Give back, exactly as written, the lines from the beginning of the listing through the one that contains "RIB_CORNERS = (1.94, 3.3)".

START Dataset excerpt

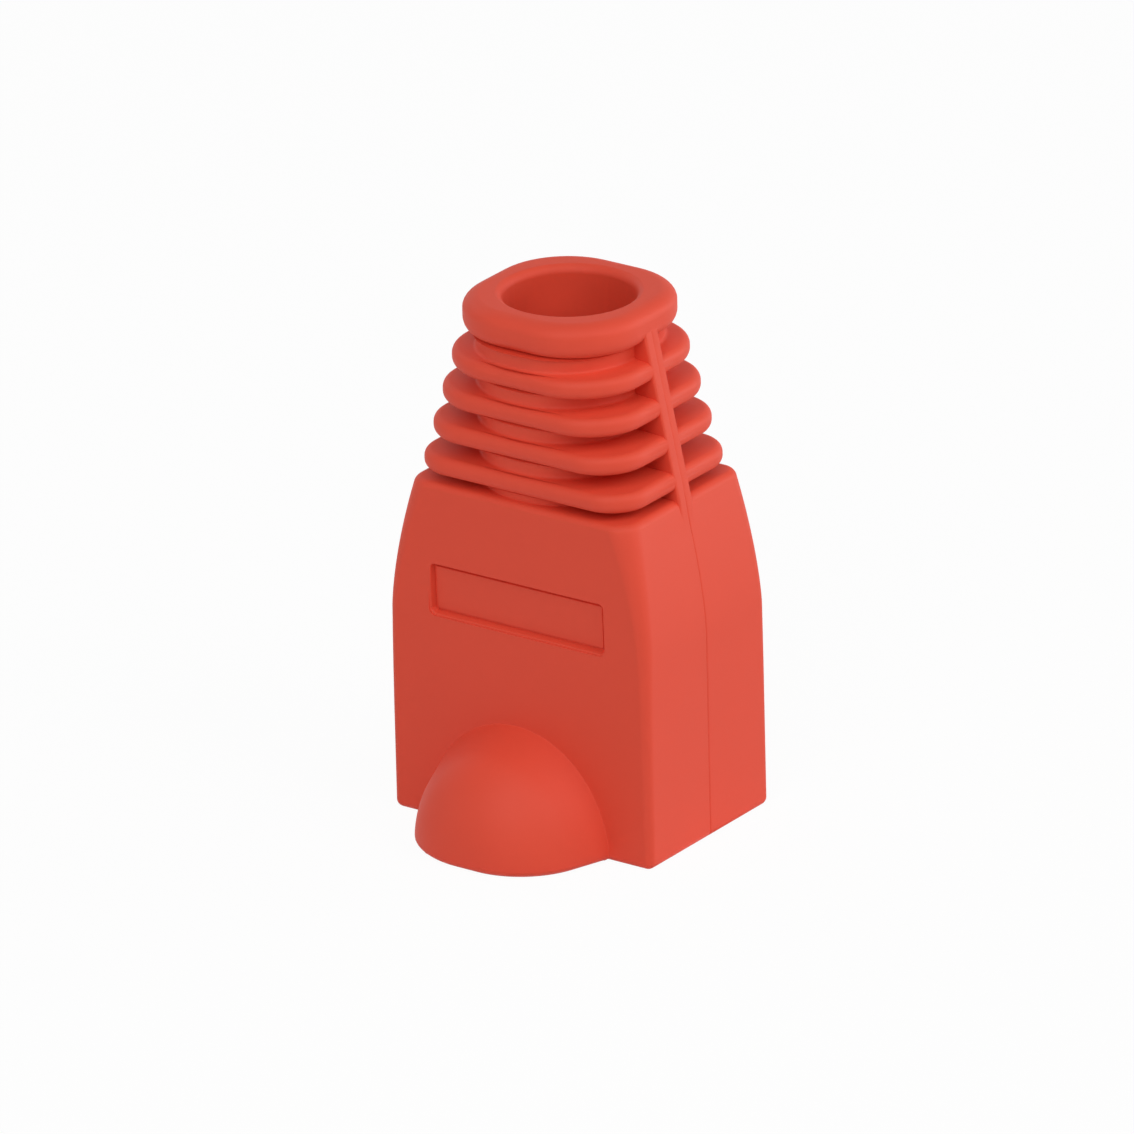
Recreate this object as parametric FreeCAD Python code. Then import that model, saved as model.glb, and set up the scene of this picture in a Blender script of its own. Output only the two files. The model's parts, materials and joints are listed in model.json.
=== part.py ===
import FreeCAD, Part
import math
import os

from FreeCAD import Vector

# Strain relief boot for an RJ45 (8P8C) patch cord, one soft plastic moulding.
# It stands on the mouth that slips over the plug, with the cable leaving upwards.
# The origin is the centre of the mouth on the cable axis.  +Z runs along the cable,
# X is the wide direction and the plug's latch faces -Y.  Lengths are in millimetres.

# Housing that slips over the plug
WIDTH = 14.4
MOUTH_DEPTH = 9.6
TOP_DEPTH = 9.2
HOUSING_TOP = 16.4
SHOULDER_START = 10.3
SHOULDER_RADIUS = 13.0
SHOULDER_LEAN_DEG = 13.0
CORNER_RADIUS = 0.6
TOP_EDGE_RADIUS = 0.4

# Cavity for the plug body, narrowing to the cable
CAVITY_WIDTH = 11.9
CAVITY_DEPTH = 8.0
CAVITY_TOP = 12.3
CAVITY_CORNER = 0.8
FUNNEL_RADIUS = 3.9
FUNNEL_TOP = 14.6

# Oval core of the neck and the bore for the cable
CABLE_BORE = 6.1
BORE_ENTRY = 0.3
CORE_HALF_WIDTH = 3.95
CORE_HALF_DEPTH = 4.4
CORE_CORNER = 3.75
CORE_TAPER = 0.15

# Rib plates, from the lowest to the highest
RIB_COUNT = 4
RIB_FIRST_Z = 17.28
RIB_PITCH = 1.71
RIB_THICKNESS = 0.96
RIB_NOSE = 0.38
RIB_NOSE_STEPS = 2
RIB_HALF_WIDTHS = (5.98, 4.86)
RIB_HALF_DEPTHS = (4.6, 4.66)
RIB_CORNERS = (1.94, 3.3)

# Lip around the cable exit
LIP_BOTTOM = 23.45
LIP_TOP = 25.3
LIP_HALF_SIZE = 4.5
LIP_CORNER = 3.55
LIP_NOSE = 0.6
LIP_NOSE_STEPS = 3

# Web that ties the ribs together on each narrow side
WEB_THICKNESS = 1.0
WEB_SET_BACK = 0.04
WEB_FOOT = 15.2
WEB_ROOT_X = 3.6

# Domed cover over the latch: drafted sides rounded over into a small flat
DOME_REACH = 4.45
DOME_HEIGHT = 5.5
DOME_FLAT_RADIUS = 0.64
DOME_ROUNDING = 4.0
DOME_DRAFT_DEG = 19.3
LATCH_ROOM_RADIUS = 3.6
LATCH_ROOM_INSET = 0.2

# Blank label recess on the latch side
LABEL_WIDTH = 9.3
LABEL_BOTTOM = 10.1
LABEL_TOP = 12.4
LABEL_SINK = 0.3
LABEL_BEVEL = 0.15

# Working amounts: how far pieces run into or past each other, and the rise of a level edge
OVERLAP = 0.5
PAST = 1.0
LEVEL = 0.01


def between(pair, share):
    """Value part of the way from the first of a pair to the second."""
    return pair[0] + (pair[1] - pair[0]) * share


def rounded_rectangle(half_width, half_depth, corner, z):
    """Closed wire of four arcs joined by four lines in the plane at height z."""
    flat_x = half_width - corner
    flat_y = half_depth - corner
    diagonal = corner * math.sqrt(0.5)
    arcs = []
    for sign_x, sign_y in ((1, 1), (-1, 1), (-1, -1), (1, -1)):
        centre = Vector(sign_x * flat_x, sign_y * flat_y, z)
        side = centre + Vector(sign_x * corner, 0, 0)
        middle = centre + Vector(sign_x * diagonal, sign_y * diagonal, 0)
        face = centre + Vector(0, sign_y * corner, 0)
        ends = (side, face) if sign_x * sign_y > 0 else (face, side)
        arcs.append(Part.Arc(ends[0], middle, ends[1]).toShape())
    edges = []
    for index, arc in enumerate(arcs):
        following = arcs[(index + 1) % 4]
        start = arc.valueAt(arc.LastParameter)
        end = following.valueAt(following.FirstParameter)
        edges.append(arc)
        edges.append(Part.makeLine(start, end))
    return Part.Wire(edges)


def shoulder_outline(mirror):
    """Side of the housing from the front, as points (x, z) from foot to top."""
    lean = math.radians(SHOULDER_LEAN_DEG)
    points = [(WIDTH / 2, 0.0), (WIDTH / 2, SHOULDER_START)]
    for angle in (lean / 2, lean):
        inset = SHOULDER_RADIUS * (1 - math.cos(angle))
        points.append((WIDTH / 2 - inset, SHOULDER_START + SHOULDER_RADIUS * math.sin(angle)))
    last_x, last_z = points[-1]
    points.append((last_x - (HOUSING_TOP - last_z) * math.tan(lean), HOUSING_TOP))
    return [Vector(mirror * x, 0, z) for x, z in points]


def make_housing():
    """Housing outside: the front and side outlines cut from each other."""
    right = shoulder_outline(1)
    left = shoulder_outline(-1)
    front = [
        Part.makeLine(left[0], right[0]),
        Part.makeLine(right[0], right[1]),
        Part.Arc(right[1], right[2], right[3]).toShape(),
        Part.makeLine(right[3], right[4]),
        Part.makeLine(right[4], left[4]),
        Part.makeLine(left[4], left[3]),
        Part.Arc(left[3], left[2], left[1]).toShape(),
        Part.makeLine(left[1], left[0]),
    ]
    wide = Part.Face(Part.Wire(front)).extrude(Vector(0, 2 * MOUTH_DEPTH, 0))
    wide.translate(Vector(0, -MOUTH_DEPTH, 0))
    half = MOUTH_DEPTH / 2
    half_top = TOP_DEPTH / 2
    side = [(-half, 0), (half, 0), (half, SHOULDER_START), (half_top, HOUSING_TOP)]
    side += [(-half_top, HOUSING_TOP), (-half, SHOULDER_START)]
    side = [Vector(-WIDTH, y, z) for y, z in side]
    deep = Part.Face(Part.makePolygon(side + side[:1])).extrude(Vector(2 * WIDTH, 0, 0))
    housing = wide.common(deep)
    corners = [edge for edge in housing.Edges if edge.BoundBox.ZLength > LEVEL]
    housing = housing.makeFillet(CORNER_RADIUS, corners)
    rim = [edge for edge in housing.Edges if edge.BoundBox.ZMin > HOUSING_TOP - LEVEL]
    return housing.makeFillet(TOP_EDGE_RADIUS, rim)


def face_lean(z):
    """Half depth of the housing at height z."""
    share = max(z - SHOULDER_START, 0.0) / (HOUSING_TOP - SHOULDER_START)
    return between((MOUTH_DEPTH / 2, TOP_DEPTH / 2), share)


def make_dome():
    """Half of a turned dome standing on the mouth plane, stretched a little in height."""
    draft = math.radians(DOME_DRAFT_DEG)
    middle = DOME_REACH - DOME_ROUNDING
    flat_edge = Vector(DOME_FLAT_RADIUS, -DOME_REACH, 0)
    halfway = (math.pi / 2 + draft) / 2
    arc_points = [flat_edge]
    for angle in (halfway, draft):
        across = DOME_FLAT_RADIUS + DOME_ROUNDING * math.cos(angle)
        arc_points.append(Vector(across, -middle - DOME_ROUNDING * math.sin(angle), 0))
    side_top = arc_points[-1]
    base_radius = side_top.x + (OVERLAP - side_top.y) * math.tan(draft)
    base_edge = Vector(base_radius, OVERLAP, 0)
    base_centre = Vector(0, OVERLAP, 0)
    tip = Vector(0, -DOME_REACH, 0)
    profile = [
        Part.makeLine(base_centre, base_edge),
        Part.makeLine(base_edge, side_top),
        Part.Arc(side_top, arc_points[1], flat_edge).toShape(),
        Part.makeLine(flat_edge, tip),
        Part.makeLine(tip, base_centre),
    ]
    dome = Part.Face(Part.Wire(profile)).revolve(Vector(0, 0, 0), Vector(0, 1, 0), 360)
    face_radius = side_top.x - side_top.y * math.tan(draft)
    stretch = FreeCAD.Matrix()
    stretch.scale(1, 1, DOME_HEIGHT / face_radius)
    dome = dome.transformGeometry(stretch)
    dome.translate(Vector(0, -MOUTH_DEPTH / 2, 0))
    reach = 2 * WIDTH
    return dome.cut(Part.makeBox(reach, reach, reach, Vector(-WIDTH, -WIDTH, -reach)))


def nose_profile(bottom, top, nose, steps):
    """Levels (inset, z) of a plate whose edge is rounded below and above."""
    lower = []
    upper = []
    for step in range(steps + 1):
        angle = math.pi / 2 * step / steps
        inset = nose * (1 - math.sin(angle))
        rise = nose * (1 - math.cos(angle))
        lower.append((inset, bottom + rise))
        upper.insert(0, (inset, top - rise))
    return lower + upper


def stack(half_width, half_depth, corner, levels):
    """Solid through one outline, drawn in by each level's inset."""
    sections = []
    for inset, z in levels:
        sections.append(rounded_rectangle(half_width - inset, half_depth - inset, corner - inset, z))
    return Part.makeLoft(sections, True, True)


def make_rib(index):
    """Rib plate with a rounded rim; higher ribs are narrower and rounder."""
    share = index / (RIB_COUNT - 1)
    bottom = RIB_FIRST_Z + RIB_PITCH * index - RIB_THICKNESS / 2
    half_width = between(RIB_HALF_WIDTHS, share)
    half_depth = between(RIB_HALF_DEPTHS, share)
    levels = nose_profile(bottom, bottom + RIB_THICKNESS, RIB_NOSE, RIB_NOSE_STEPS)
    return stack(half_width, half_depth, between(RIB_CORNERS, share), levels)


def make_web(side):
    """Upright web level with the rib faces, sunk into the shoulder at its foot."""
    run = RIB_PITCH * (RIB_COUNT - 1)
    slope = (RIB_HALF_WIDTHS[1] - RIB_HALF_WIDTHS[0]) / run
    top_z = LIP_BOTTOM + LIP_NOSE
    face_x = RIB_HALF_WIDTHS[0] - WEB_SET_BACK
    top_x = face_x + slope * (top_z - RIB_FIRST_Z)
    high_x = face_x + slope * (HOUSING_TOP - RIB_FIRST_Z)
    outline = [(WEB_ROOT_X, WEB_FOOT), (high_x, WEB_FOOT), (high_x, HOUSING_TOP)]
    outline += [(top_x, top_z), (WEB_ROOT_X, top_z)]
    points = [Vector(side * x, -WEB_THICKNESS / 2, z) for x, z in outline]
    return Part.Face(Part.makePolygon(points + points[:1])).extrude(Vector(0, WEB_THICKNESS, 0))


def make_neck():
    """Oval core with rib plates, the lip and a web on each narrow side."""
    core_levels = [(0.0, HOUSING_TOP - OVERLAP), (CORE_TAPER, LIP_BOTTOM + OVERLAP)]
    core = stack(CORE_HALF_WIDTH, CORE_HALF_DEPTH, CORE_CORNER, core_levels)
    pieces = [make_web(-1), make_web(1)]
    for index in range(RIB_COUNT):
        pieces.append(make_rib(index))
    lip_levels = nose_profile(LIP_BOTTOM, LIP_TOP, LIP_NOSE, LIP_NOSE_STEPS)
    pieces.append(stack(LIP_HALF_SIZE, LIP_HALF_SIZE, LIP_CORNER, lip_levels))
    return core.multiFuse(pieces)


def make_label_recess():
    """Shallow pocket with bevelled walls, following the lean of the face."""
    rings = []
    for sink in (-LABEL_BEVEL, LABEL_SINK):
        spread = LABEL_BEVEL * (LABEL_SINK - sink) / LABEL_SINK
        half = LABEL_WIDTH / 2 + spread
        low_z = LABEL_BOTTOM - spread
        high_z = LABEL_TOP + spread
        low_y = sink - face_lean(LABEL_BOTTOM)
        high_y = sink - face_lean(LABEL_TOP)
        low_side = [Vector(-half, low_y, low_z), Vector(half, low_y, low_z)]
        points = low_side + [Vector(half, high_y, high_z), Vector(-half, high_y, high_z)]
        rings.append(Part.makePolygon(points + points[:1]))
    return Part.makeLoft(rings, True, True)


def make_inside():
    """Plug cavity, funnel, cable bore with a flared exit, and room for the latch."""
    radius = CABLE_BORE / 2
    mouth = rounded_rectangle(CAVITY_WIDTH / 2, CAVITY_DEPTH / 2, CAVITY_CORNER, -PAST)
    cavity = Part.Face(mouth).extrude(Vector(0, 0, CAVITY_TOP + PAST))
    funnel = Part.makeCone(FUNNEL_RADIUS, radius, FUNNEL_TOP - CAVITY_TOP, Vector(0, 0, CAVITY_TOP))
    bore = Part.makeCylinder(radius, LIP_TOP + PAST - CAVITY_TOP, Vector(0, 0, CAVITY_TOP))
    entry_foot = Vector(0, 0, LIP_TOP - BORE_ENTRY)
    flare = Part.makeCone(radius, radius + 2 * BORE_ENTRY, 2 * BORE_ENTRY, entry_foot)
    latch_room = Part.makeSphere(LATCH_ROOM_RADIUS, Vector(0, LATCH_ROOM_INSET - MOUTH_DEPTH / 2, 0))
    return cavity.multiFuse([funnel, bore, flare, latch_room])


def make_boot():
    """The whole moulding as one solid."""
    boot = make_housing().multiFuse([make_dome(), make_neck()])
    boot = boot.cut(make_label_recess())
    return boot.cut(make_inside())


os.makedirs("parts", exist_ok=True)
boot = make_boot()
boot.exportStep("parts/boot.step")
print("solids", len(boot.Solids), "valid", boot.isValid(), "volume", round(boot.Volume, 1))
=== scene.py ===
import json
import math

import bmesh
import bpy
from mathutils import Matrix, Vector


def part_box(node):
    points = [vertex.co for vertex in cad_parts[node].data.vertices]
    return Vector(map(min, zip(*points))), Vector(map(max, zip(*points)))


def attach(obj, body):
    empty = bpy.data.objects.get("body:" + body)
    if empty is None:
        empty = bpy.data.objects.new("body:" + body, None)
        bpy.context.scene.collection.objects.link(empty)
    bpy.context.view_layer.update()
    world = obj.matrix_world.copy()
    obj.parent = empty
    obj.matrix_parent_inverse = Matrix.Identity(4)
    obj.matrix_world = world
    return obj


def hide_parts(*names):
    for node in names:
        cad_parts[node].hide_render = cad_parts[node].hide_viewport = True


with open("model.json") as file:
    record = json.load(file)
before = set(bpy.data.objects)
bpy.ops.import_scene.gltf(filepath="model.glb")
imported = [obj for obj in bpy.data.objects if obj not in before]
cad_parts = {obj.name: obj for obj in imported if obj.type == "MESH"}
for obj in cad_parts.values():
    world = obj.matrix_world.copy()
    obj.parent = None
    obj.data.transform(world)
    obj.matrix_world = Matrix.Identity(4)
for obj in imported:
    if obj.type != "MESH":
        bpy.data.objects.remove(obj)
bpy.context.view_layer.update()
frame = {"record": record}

# ---------------------------------------------------------------------------------------------
# Boot outside: housing, ribbed neck and lip.  Soft PVC, injection moulded in one shot in a
# two-plate mould.  Drawn here as one closed skin through rounded outlines from the mouth to
# the lip, so that every groove, rib and edge runs smoothly into the next.
# ---------------------------------------------------------------------------------------------
MM = 0.001
CORNER_STEPS = 14
EDGE_STEPS = 6
GROOVE_STEPS = 4
LIP_STEPS = 9
LEAST_CORNER = 0.06
CUT_WITHIN = 1e-5
TOUCHING = 1e-4

low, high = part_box("boot")
HALF_WIDTH = high.x / MM
HALF_DEPTH = high.y / MM
DOME_REACH = (high.y - low.y) / MM - 2 * HALF_DEPTH
TOP = high.z / MM
mounts = {mount["name"]: mount for mount in frame["record"]["mounts"]}
BORE_RADIUS = mounts["cable_bore"]["dims"]["r_mm"]

HOUSING_TOP = 16.42
SHOULDER_START = 10.0
SHOULDER_INSET = 1.1
SHOULDER_POWER = 1.59
FACE_INSET = 0.2
FRONT_CORNER = (0.42, 1.15)
BACK_CORNER = (0.5, 0.85)
CORNER_POWER = 3.5
MOUTH_EDGE = 0.12
FOOT_EDGE = 0.35
TOP_EDGE = 0.3
TOP_CROWN = 0.02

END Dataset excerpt

Finished answer:
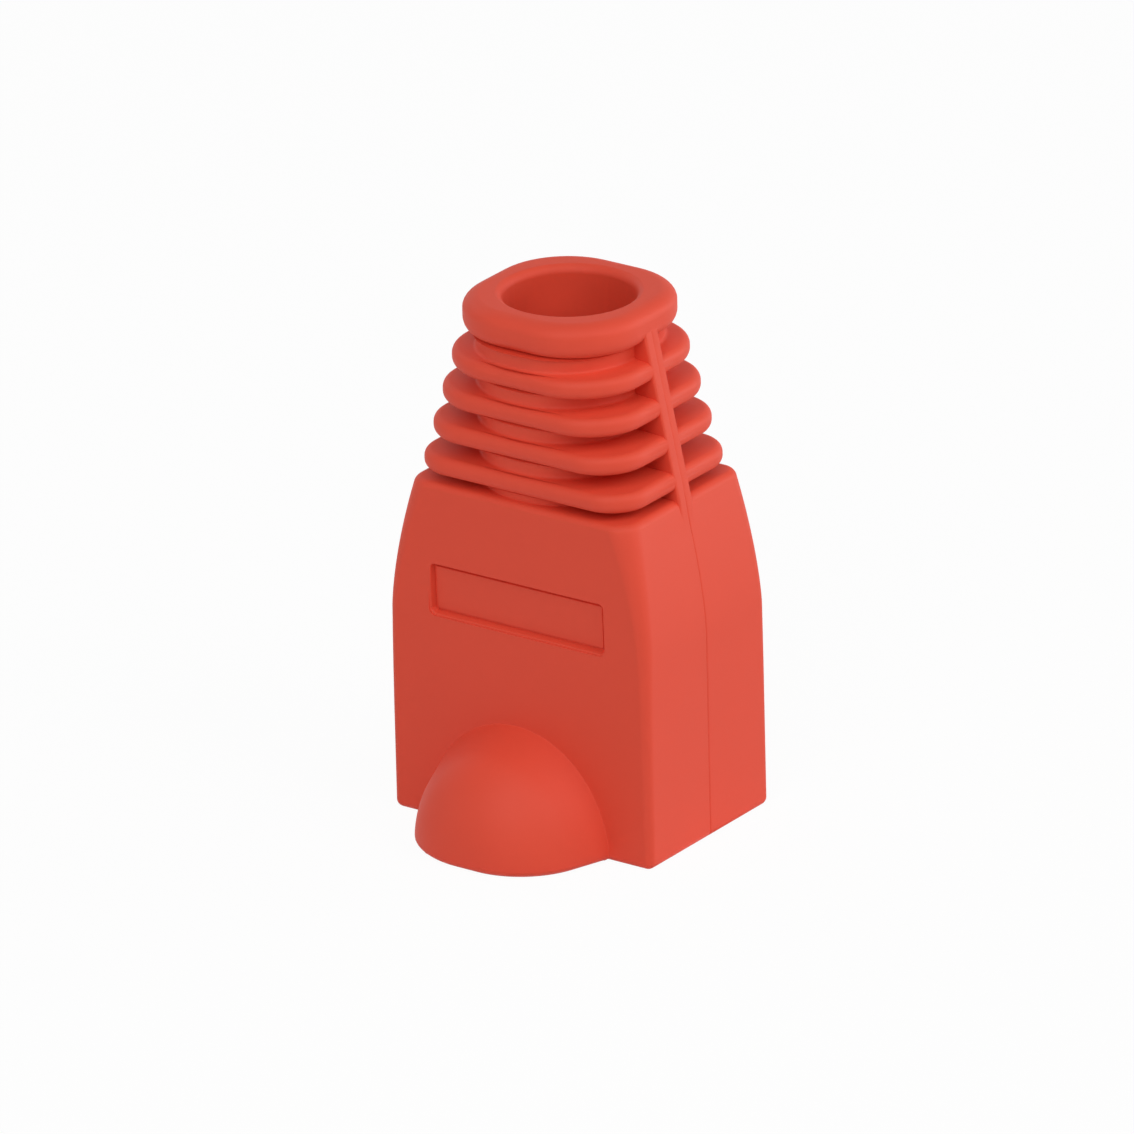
Recreate this object as parametric FreeCAD Python code. Then import that model, saved as model.glb, and set up the scene of this picture in a Blender script of its own. Output only the two files. The model's parts, materials and joints are listed in model.json.
=== part.py ===
import FreeCAD, Part
import math
import os

from FreeCAD import Vector

# Strain relief boot for an RJ45 (8P8C) patch cord, one soft plastic moulding.
# It stands on the mouth that slips over the plug, with the cable leaving upwards.
# The origin is the centre of the mouth on the cable axis.  +Z runs along the cable,
# X is the wide direction and the plug's latch faces -Y.  Lengths are in millimetres.

# Housing that slips over the plug
WIDTH = 14.4
MOUTH_DEPTH = 9.6
TOP_DEPTH = 9.2
HOUSING_TOP = 16.4
SHOULDER_START = 10.3
SHOULDER_RADIUS = 13.0
SHOULDER_LEAN_DEG = 13.0
CORNER_RADIUS = 0.6
TOP_EDGE_RADIUS = 0.4

# Cavity for the plug body, narrowing to the cable
CAVITY_WIDTH = 11.9
CAVITY_DEPTH = 8.0
CAVITY_TOP = 12.3
CAVITY_CORNER = 0.8
FUNNEL_RADIUS = 3.9
FUNNEL_TOP = 14.6

# Oval core of the neck and the bore for the cable
CABLE_BORE = 6.1
BORE_ENTRY = 0.3
CORE_HALF_WIDTH = 3.95
CORE_HALF_DEPTH = 4.4
CORE_CORNER = 3.75
CORE_TAPER = 0.15

# Rib plates, from the lowest to the highest
RIB_COUNT = 4
RIB_FIRST_Z = 17.28
RIB_PITCH = 1.71
RIB_THICKNESS = 0.96
RIB_NOSE = 0.38
RIB_NOSE_STEPS = 2
RIB_HALF_WIDTHS = (5.98, 4.86)
RIB_HALF_DEPTHS = (4.6, 4.66)
RIB_CORNERS = (1.94, 3.3)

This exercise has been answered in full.